- DATASET CONTENT -
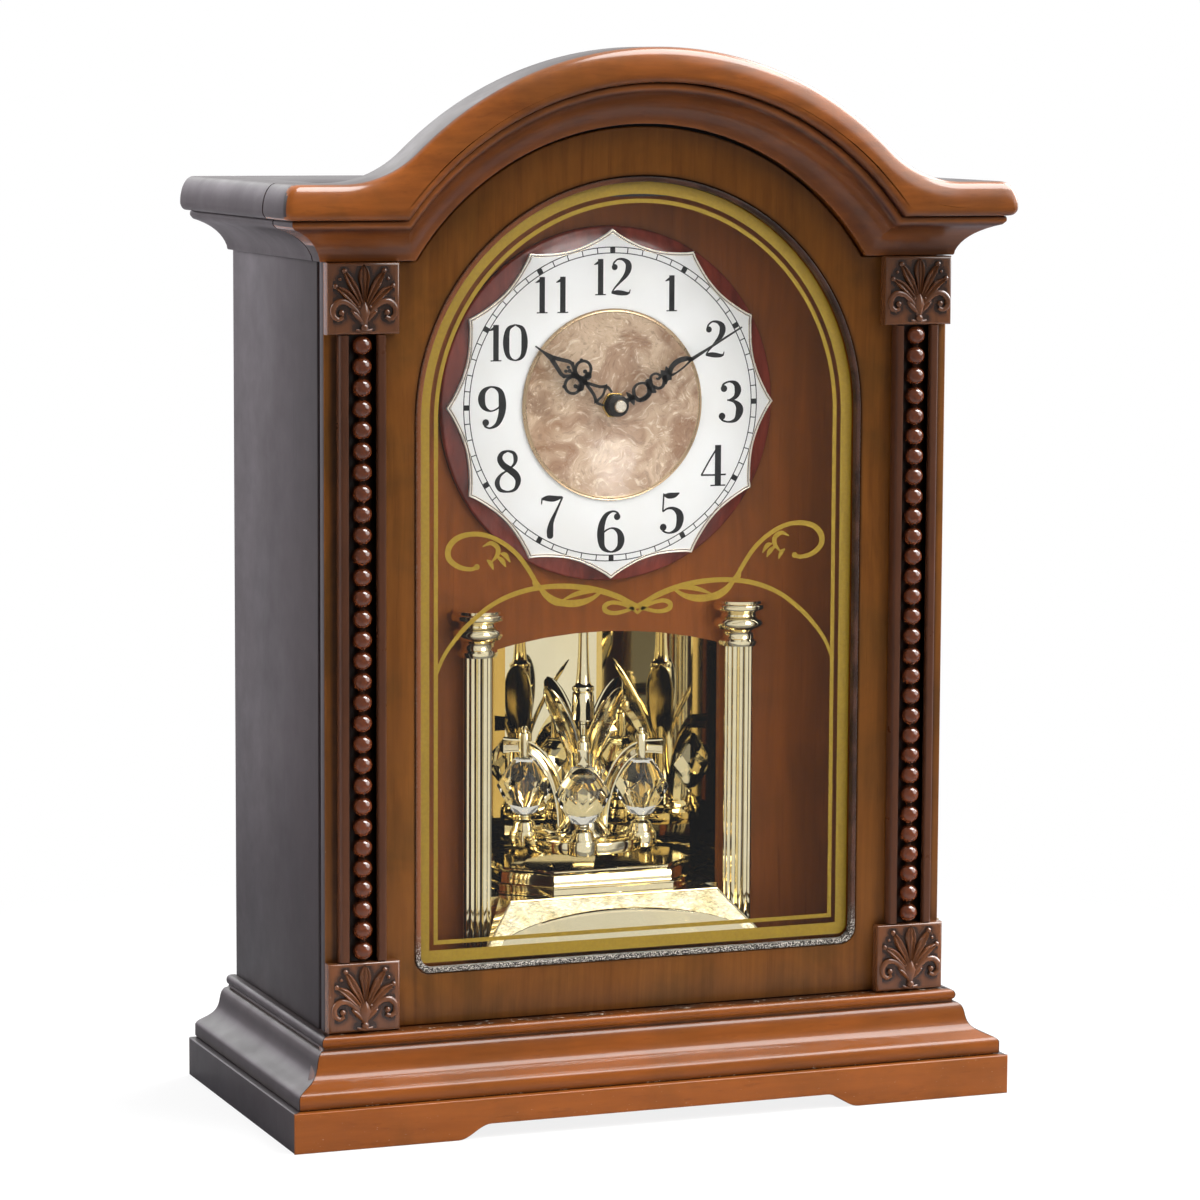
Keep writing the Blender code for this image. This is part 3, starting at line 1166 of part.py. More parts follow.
def make_pendulum_plinth(finish):
    front, rear = DOOR_FACE + PLINTH_FRONT_SETBACK, DOOR_FACE + PLINTH_REAR_SETBACK
    rear_half = PLINTH_HALF_WIDTH - PLINTH_CHAMFER
    half, chamfer = PLINTH_HALF_WIDTH, PLINTH_CHAMFER
    waist = front + chamfer
    base = TRAY_TOP + GAP
    levels = (
        (0.0, 0.0), (0.0, 0.38), (0.55, 0.50), (0.65, 0.62), (0.80, 0.80), (1.0, 0.88), (1.0, 1.0),
    )
    loops = []
    for inset_share, height_share in levels:
        inset = PLINTH_STEP_INSET * inset_share
        z = base + PENDULUM_PLINTH_HEIGHT * height_share
        loops.append([
            Vector((-half + chamfer + inset / 2, front + inset, z)),
            Vector((half - chamfer - inset / 2, front + inset, z)),
            Vector((half - inset, waist + inset / 2, z)),
            Vector((rear_half - inset / 2, rear - inset, z)),
            Vector((-rear_half + inset / 2, rear - inset, z)),
            Vector((-half + inset, waist + inset / 2, z)),
        ])
    add_object("pendulum_plinth", bridge(loops), finish["gilt"])


# Pendulum: its own axis is the local Z axis of the turned empty
def add_pendulum_piece(name, bm, material, axis, smooth=False):
    obj = add_object(name, bm, material, smooth=smooth)
    obj.parent = axis
    return obj


def around(radius, angle, z):
    """A point on the pendulum: angle 0 is its front, towards local -Y."""
    return Vector((radius * sin(angle), -radius * cos(angle), z))


def arm_shape(angle):
    """A quarter-arched arm that rises beside the hub and ends flat over its crystal."""
    loops = []
    steps = 7
    half, thick = ARM_WIDTH / 2, ARM_THICKNESS
    span = ARM_OUTER - ARM_END_LENGTH - ARM_INNER
    rise = ARM_TOP - ARM_FOOT
    path = []
    for k in range(steps + 1):
        t = pi / 2 * k / steps
        path.append((ARM_INNER + span * (1 - cos(t)), ARM_FOOT + rise * sin(t), t))
    path.append((ARM_OUTER, ARM_TOP, pi / 2))
    for radius, z, t in path:
        out = Vector((sin(t), -cos(t)))
        loop = []
        for across, lift in ((-half, -0.5), (half, -0.5), (half, 0.5), (-half, 0.5)):
            r = radius - out.y * -thick * lift
            height = z + out.x * thick * lift
            side = Vector((cos(angle), sin(angle), 0)) * across
            loop.append(around(r, angle, height) + side)
        loops.append(loop)
    return bridge(loops)


def leaf_shape(angle):
    """A pointed leaf that leans out from the hub, ridged along its middle."""
    loops = []
    steps = 6
    side = Vector((cos(angle), sin(angle), 0))
    root_orbit = HUB_RADIUS * 0.55
    for k in range(steps + 1):
        t = k / steps
        orbit = root_orbit + (LEAF_TIP_ORBIT - root_orbit) * t ** 1.5
        z = LEAF_ROOT_Z + (LEAF_TIP_Z - LEAF_ROOT_Z) * t
        half = LEAF_WIDTH / 2 * (0.45 + 0.55 * sin(pi * min(1.0, t * 1.25) * 0.8)) * (1 - t ** 4) + GAP
        thick = LEAF_DEPTH / 2 * (1 - 0.7 * t)
        centre = around(orbit, angle, z)
        out = around(1, angle, 0)
        loops.append([centre - side * half, centre + out * thick, centre + side * half, centre - out * thick])
    return bridge(loops)


def make_pendulum(finish, axis):
    outline = []
    sides = 2 * ROUND_SIDES
    for k in range(sides):
        angle = 2 * pi * k / sides
        turn = abs((angle + pi / 4) % (pi / 2) - pi / 4)
        outline.append((PLATFORM_RADIUS + (PLATFORM_LOBE if turn < LOBE_HALF_ANGLE else 0), angle))
    top = PLATFORM_TOP
    loops = []
    for inset, z in ((PLATFORM_BEVEL, PLATFORM_BOTTOM), (0, PLATFORM_BOTTOM + PLATFORM_BEVEL), (0, top - PLATFORM_BEVEL), (2 * PLATFORM_BEVEL, top)):
        loops.append([around(radius - inset, angle, z) for radius, angle in outline])
    crown = add_pendulum_piece("pendulum_crown", bridge(loops), finish["gilt"], axis)
    centre = Vector((0, 0, 0))
    hub_shares = ((1.9, 0.0), (1.7, 0.10), (1.1, 0.22), (0.95, 0.5), (1.0, 1.0))
    base = top - PLATFORM_BEVEL
    hub = [(HUB_RADIUS * r, base + (HUB_TOP - base) * h) for r, h in hub_shares]
    combine(crown, turned(hub, centre, along_z, SMALL_SIDES), "UNION")
    finial_top = CRYSTAL_Z - CRYSTAL_RADIUS - GAP
    finial_shares = ((1.0, 0.0), (0.92, 0.35), (0.62, 0.75), (0.46, 1.0))
    for k in range(4):
        angle = pi / 2 * k
        spot = around(CRYSTAL_ORBIT, angle, 0)
        finial = [(FINIAL_FOOT_RADIUS * r, base + (finial_top - base) * h) for r, h in finial_shares]
        combine(crown, turned(finial, spot, along_z, SMALL_SIDES), "UNION")
        combine(crown, arm_shape(angle), "UNION")
        pin_foot = CRYSTAL_Z + CRYSTAL_RADIUS + GAP
        pin = [(ARM_PIN_RADIUS, pin_foot), (ARM_PIN_RADIUS, ARM_PIN_TOP - ARM_PIN_RADIUS), (ARM_PIN_RADIUS / 2, ARM_PIN_TOP)]
        combine(crown, turned(pin, spot, along_z, PEARL_SIDES), "UNION")
        combine(crown, leaf_shape(angle + pi / 4), "UNION")
    rod = STEM_TOP - HUB_TOP
    ring = (STEM_RING_Z - HUB_TOP) / rod
    stem = [
        (STEM_FOOT_RADIUS, HUB_TOP + GAP), (STEM_RING_RADIUS * 0.86, STEM_RING_Z - rod * 0.05),
        (STEM_RING_RADIUS, HUB_TOP + rod * (ring - 0.02)), (STEM_RING_RADIUS, STEM_RING_Z),
        (STEM_RING_RADIUS * 0.70, STEM_RING_Z + rod * 0.02), (STEM_RING_RADIUS * 0.56, STEM_RING_Z + rod * 0.14),
        (STEM_TOP_RADIUS, DRIVE_BOTTOM - OVERRUN / 2), (STEM_SHANK_RADIUS, DRIVE_BOTTOM - OVERRUN / 2),
        (STEM_SHANK_RADIUS, STEM_TOP),
    ]
    add_pendulum_piece("pendulum_stem", turned(stem, centre, along_z, SMALL_SIDES), finish["gilt"], axis, smooth=True)
    facet_shares = ((0.38, -1.0), (0.78, -0.62), (1.0, -0.16), (1.0, 0.16), (0.78, 0.62), (0.38, 1.0))
    names = ("front_crystal", "right_crystal", "rear_crystal", "left_crystal")
    for k, name in enumerate(names):
        spot = around(CRYSTAL_ORBIT, pi / 2 * k, 0)
        gem = [(CRYSTAL_RADIUS * r, CRYSTAL_Z + CRYSTAL_RADIUS * h) for r, h in facet_shares]
        add_pendulum_piece(name, turned(gem, spot, along_z, CRYSTAL_SIDES), finish["crystal"], axis)


def make_drive_unit(finish):
    front = BOARD_REAR + GAP
    body = box(-DRIVE_HALF_WIDTH, DRIVE_HALF_WIDTH, front, PENDULUM_Y + DRIVE_REAR_REACH, DRIVE_BOTTOM, DRIVE_BOTTOM + DRIVE_HEIGHT)
    unit = add_object("pendulum_drive_unit", body, finish["movement_plastic"])
    bore = STEM_SHANK_RADIUS + GAP
    centre = Vector((0, PENDULUM_Y, 0))
    hole = turned([(bore, DRIVE_BOTTOM - OVERRUN), (bore, DRIVE_BOTTOM + DRIVE_BORE_DEPTH)], centre, along_z, SMALL_SIDES)
    combine(unit, hole, "DIFFERENCE")


# Back panel and hatch
def make_back(finish, axis):
    half = HALF_WIDTH - SIDE_THICKNESS - BACK_CLEARANCE
    low, high = BASE_BOARD_BOTTOM, ROOF_BOTTOM - BACK_CLEARANCE
    outline = [(-half, low), (half, low), (half, high), (-half, high)]
    window = [
        (-HATCH_HALF_WIDTH, HATCH_BOTTOM), (HATCH_HALF_WIDTH, HATCH_BOTTOM),
        (HATCH_HALF_WIDTH, HATCH_TOP), (-HATCH_HALF_WIDTH, HATCH_TOP),
    ]
    panel = plate([outline, window], along_y, BACK_INNER + GAP, BACK_OUTER)
    add_object("back_panel", panel, finish["back_board"])
    slack = HATCH_CLEARANCE
    edge = HATCH_HALF_WIDTH - slack
    cover = box(-edge, edge, BACK_OUTER - HATCH_THICKNESS, BACK_OUTER, HATCH_BOTTOM + slack, HATCH_TOP - slack)
    hatch = add_object("rear_hatch", cover, finish["movement_plastic"], axis=axis)
    ridge_x = edge - HATCH_RIDGE_INSET
    middle = (HATCH_BOTTOM + HATCH_TOP) / 2
    ridge = box(
        ridge_x, ridge_x + HATCH_RIDGE_WIDTH, BACK_OUTER - GAP, BACK_OUTER + HATCH_RIDGE_HEIGHT,
        middle - HATCH_RIDGE_HALF_LENGTH, middle + HATCH_RIDGE_HALF_LENGTH,
    )
    combine(hatch, ridge, "UNION")
    sizes = (HATCH_BARREL_RADIUS, HATCH_PIN_RADIUS, HATCH_LEAF_THICKNESS, HATCH_LEAF_REACH, HATCH_LEAF_HEIGHT)
    plates = ((-1, BACK_OUTER + GAP), (1, BACK_OUTER + GAP))
    shapes = hinge_leaves(HATCH_HINGE_X, HATCH_HINGE_Y, middle, plates, sizes)
    add_hinge(("hatch_hinge_case_leaf", "hatch_hinge_hatch_leaf"), shapes, finish["brass"], (None, axis))


def main():
    clear_scene()
    finish = make_finishes()
    wheel_x = -GEAR_CENTRES
    hand_axes = {
        "minute": new_axis("minute_axis", (0, DISC_FRONT, ARCH_CENTRE_Z)),
        "hour": new_axis("hour_axis", (0, DISC_FRONT, ARCH_CENTRE_Z)),
        "intermediate": new_axis("intermediate_axis", (wheel_x, MOVEMENT_FRONT, ARCH_CENTRE_Z)),
        "setting": new_axis("setting_axis", (wheel_x, MOVEMENT_FRONT, ARCH_CENTRE_Z - GEAR_CENTRES)),
    }
    door_axis = new_axis("door_axis", (DOOR_HINGE_X, DOOR_HINGE_Y, MOULDING_TOP))
    hatch_axis = new_axis("hatch_axis", (HATCH_HINGE_X, HATCH_HINGE_Y, HATCH_BOTTOM))
    pendulum_axis = new_axis("pendulum_axis", (0, PENDULUM_Y, 0), PENDULUM_REST_TURN)
    make_plinth(finish)
    make_base_mouldings(finish)
    make_carcase(finish)
    make_front_cornice(finish)
    make_cornice_returns(finish)
    make_door(finish, door_axis)
    make_rosettes(finish, door_axis)
    make_pilasters(finish, door_axis)
    make_door_fittings(finish, door_axis)
    make_dial_board(finish)
    make_dial(finish)
    make_movement(finish, hand_axes)
    make_hands(finish, hand_axes)
    make_tray(finish)
    make_chamber_walls(finish)
    make_columns(finish)
    make_pendulum_plinth(finish)
    make_pendulum(finish, pendulum_axis)
    make_drive_unit(finish)
    make_back(finish, hatch_axis)


main()
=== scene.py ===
"""Looks of an arched mantel clock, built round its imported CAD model.

The file is laid out as an add-on and is run as a script. Metres, +Z up, front towards -Y.
"""

import json
from math import asin, atan2, cos, pi, radians, sin, sqrt

import bmesh
import bpy
from bpy.props import FloatProperty, FloatVectorProperty, IntProperty, PointerProperty
from mathutils import Matrix, Vector

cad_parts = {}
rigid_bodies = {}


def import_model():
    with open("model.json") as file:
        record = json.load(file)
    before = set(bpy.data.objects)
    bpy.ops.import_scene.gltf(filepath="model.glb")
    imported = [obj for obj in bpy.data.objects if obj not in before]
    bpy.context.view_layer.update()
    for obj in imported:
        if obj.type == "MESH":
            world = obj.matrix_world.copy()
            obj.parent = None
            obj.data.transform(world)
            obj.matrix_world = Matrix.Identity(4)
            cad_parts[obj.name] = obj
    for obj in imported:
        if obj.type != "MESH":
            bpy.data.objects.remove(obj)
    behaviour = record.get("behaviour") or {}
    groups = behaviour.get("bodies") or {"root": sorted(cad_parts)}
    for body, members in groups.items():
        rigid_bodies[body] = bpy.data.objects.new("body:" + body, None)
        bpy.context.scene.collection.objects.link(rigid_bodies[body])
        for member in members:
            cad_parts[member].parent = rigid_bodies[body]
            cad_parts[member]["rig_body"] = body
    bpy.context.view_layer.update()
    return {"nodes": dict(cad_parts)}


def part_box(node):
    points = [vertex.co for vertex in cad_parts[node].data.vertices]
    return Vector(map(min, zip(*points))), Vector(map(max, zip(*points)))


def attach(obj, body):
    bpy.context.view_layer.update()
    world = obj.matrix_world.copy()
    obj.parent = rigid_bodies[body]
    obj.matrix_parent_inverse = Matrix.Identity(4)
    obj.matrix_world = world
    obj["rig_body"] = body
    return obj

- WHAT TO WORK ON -
Say how many lines of the data include the word "before". Respond with the number alone.

- THE COMPLETED TASK -
2